Task to carry out — Repeat the listing below word for word, stopping after the line that contains "the middle plane.".

━━━━━━━━━━━━━━━━

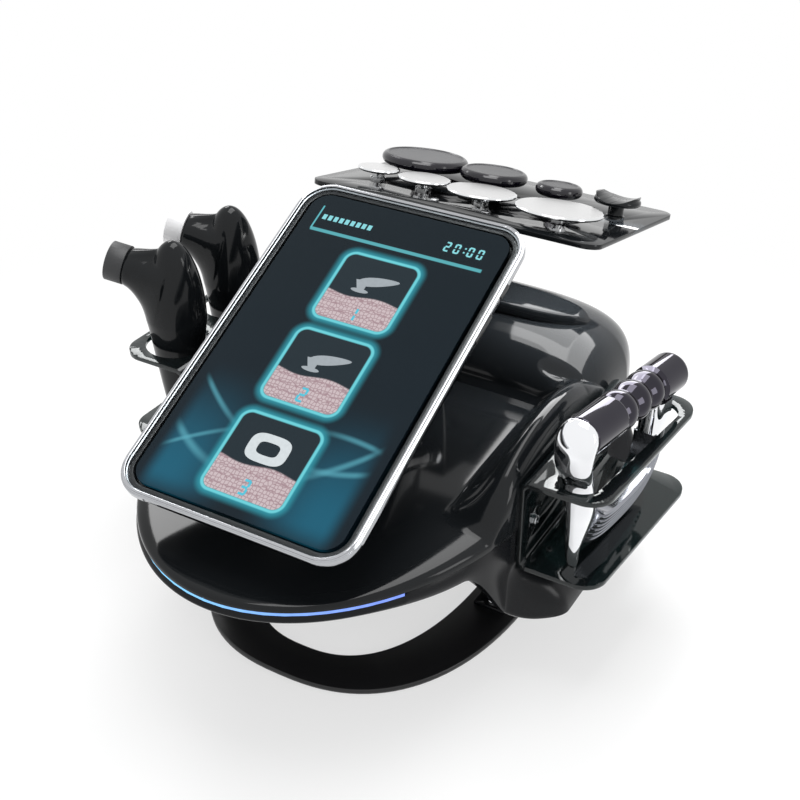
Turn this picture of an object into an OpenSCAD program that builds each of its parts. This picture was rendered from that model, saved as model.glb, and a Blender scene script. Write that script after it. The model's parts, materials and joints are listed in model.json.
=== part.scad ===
// Desktop radio frequency therapy machine with a tilting tablet, two handpieces,
// a closed loop massager and a tray of eight plug in electrodes.
// Millimetres, Z up. Lengths along Y are taken from the tablet's lower edge, X from the middle plane.

/* [Tablet] */
// Width of the tablet across its short side
tablet_w = 200; // [170:1:225]
// Length of the tablet along its long side
tablet_l = 308; // [270:1:330]
// Thickness of the tablet from glass to back
tablet_t = 15; // [12:0.5:18]
// Corner radius of the tablet
tablet_r = 27; // [15:1:40]
// Lean of the tablet from the level
tablet_lean = 25.5; // [22:0.5:27]
// Height of the tablet's lower front edge above the floor
tablet_edge_z = 188; // [184:1:196]
// Visible width of the bright frame round the glass
frame_rim = 4; // [3:0.5:7]
// Travel of the two side keys
key_travel = 0.6; // [0.4:0.1:0.8]

/* [Body] */
// Width of the body where its two halves meet
body_w = 316; // [280:1:380]
// Length of the body from its front tip to the end of its plan curve
body_l = 454; // [400:1:500]
// Depth trimmed from each side for the flat pad that carries a holder
side_pad = 5.5; // [4:0.5:9]
// Height of the seam between the lower and the upper casing
seam_z = 141; // [136:1:146]
// Rise of the deck above the seam at the front
deck_front_rise = 6; // [4:0.5:9]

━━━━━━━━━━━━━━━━

Response to this task —
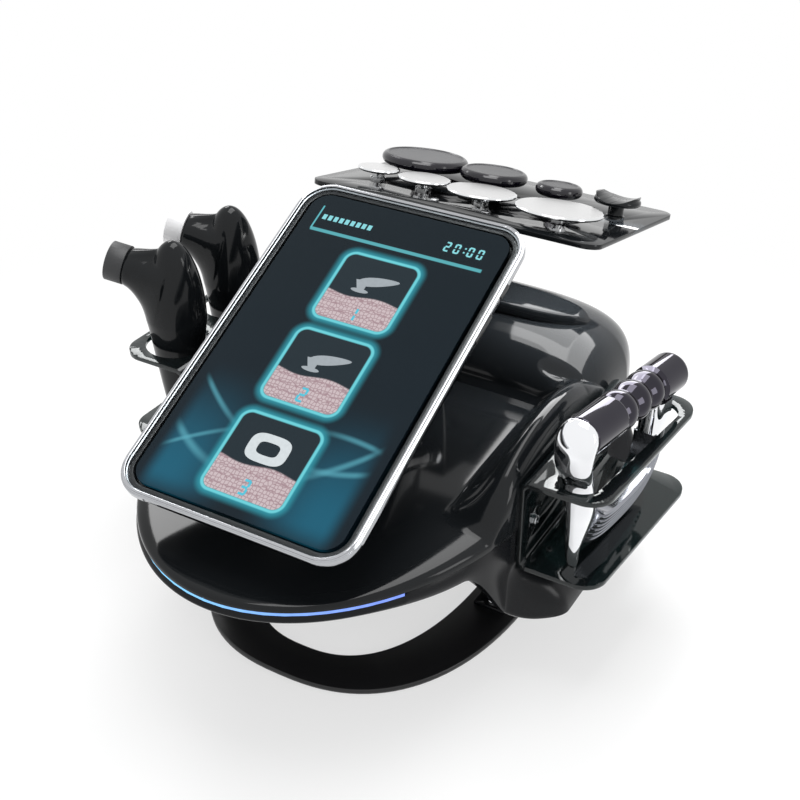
Turn this picture of an object into an OpenSCAD program that builds each of its parts. This picture was rendered from that model, saved as model.glb, and a Blender scene script. Write that script after it. The model's parts, materials and joints are listed in model.json.
=== part.scad ===
// Desktop radio frequency therapy machine with a tilting tablet, two handpieces,
// a closed loop massager and a tray of eight plug in electrodes.
// Millimetres, Z up. Lengths along Y are taken from the tablet's lower edge, X from the middle plane.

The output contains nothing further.